PwC - 2012_Retail_Consumer_Products_Asia_Chart16

PwC: 2012 Asia Retail and Consumer Products, Chart 16

The Asian regional consumer behaviour is certainly becoming an ever more important factor as far as the decoupling from the developed world versus developing world is concerned. PwC put out a report entitled 2012 Outlook for the Retail and Consumer Products Sector in Asia and hits the nail on the head. Numbers in China are always big and staggering but these do not change the fact, there are what they are. China’s spending on Food, Beverages and Tobacco will double during period 2011-2015 potentially achieving US$1.4tr in sales. It is thus interesting to note that China has only 2.5 hypermarkets per million people. France, the US, and South Korea have 25, 12.3 and 7.6/ per million respectively. The conclusion is obvious.

In a nutshell, the consumer story in Asia appears to continue to gain traction. Although some believe it is slower than analysts had forecast, it is still a momentum that is gathering pace. And if the classical S-Curve is anything to go by, Asia will soon have a major impact on corporates that serve the regional consumers.

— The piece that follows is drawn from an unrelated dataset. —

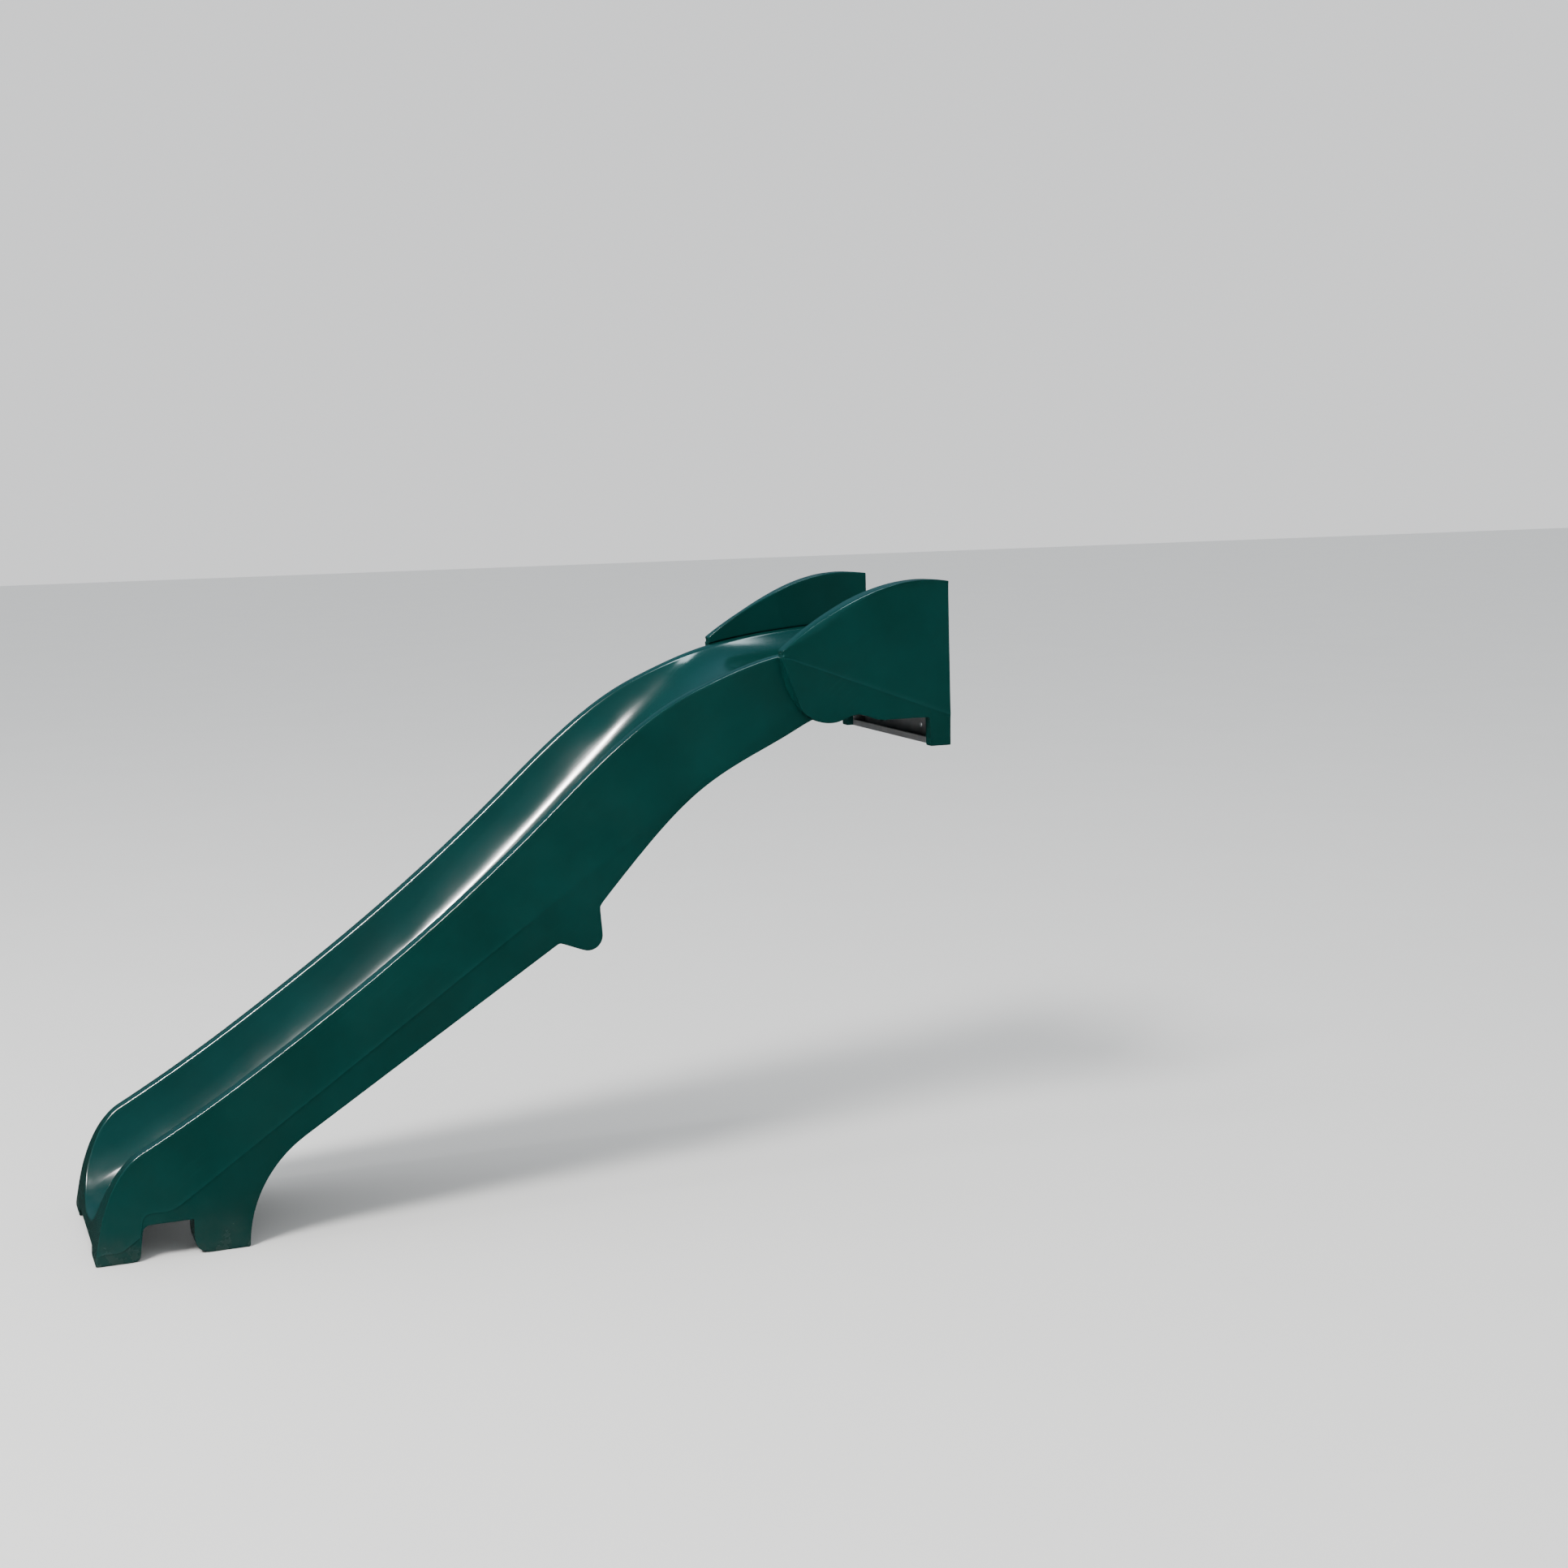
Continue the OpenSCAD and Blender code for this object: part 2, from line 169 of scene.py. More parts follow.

We look at the global conglomerates that can serve the market (Unilever, Kraft, Mars, Procter & Gamble, Johnson & Johnson, L’Oreal, Walmart, Carrefour, TESCO, Metro to name but a few), have the capabilities to develop regional if not local strategies, and the capital to have staying power when things get tougher than anticipated. A clear road map is certainly required to take on these markets. Entering them all at the same time, may just a little bit too challenging for most.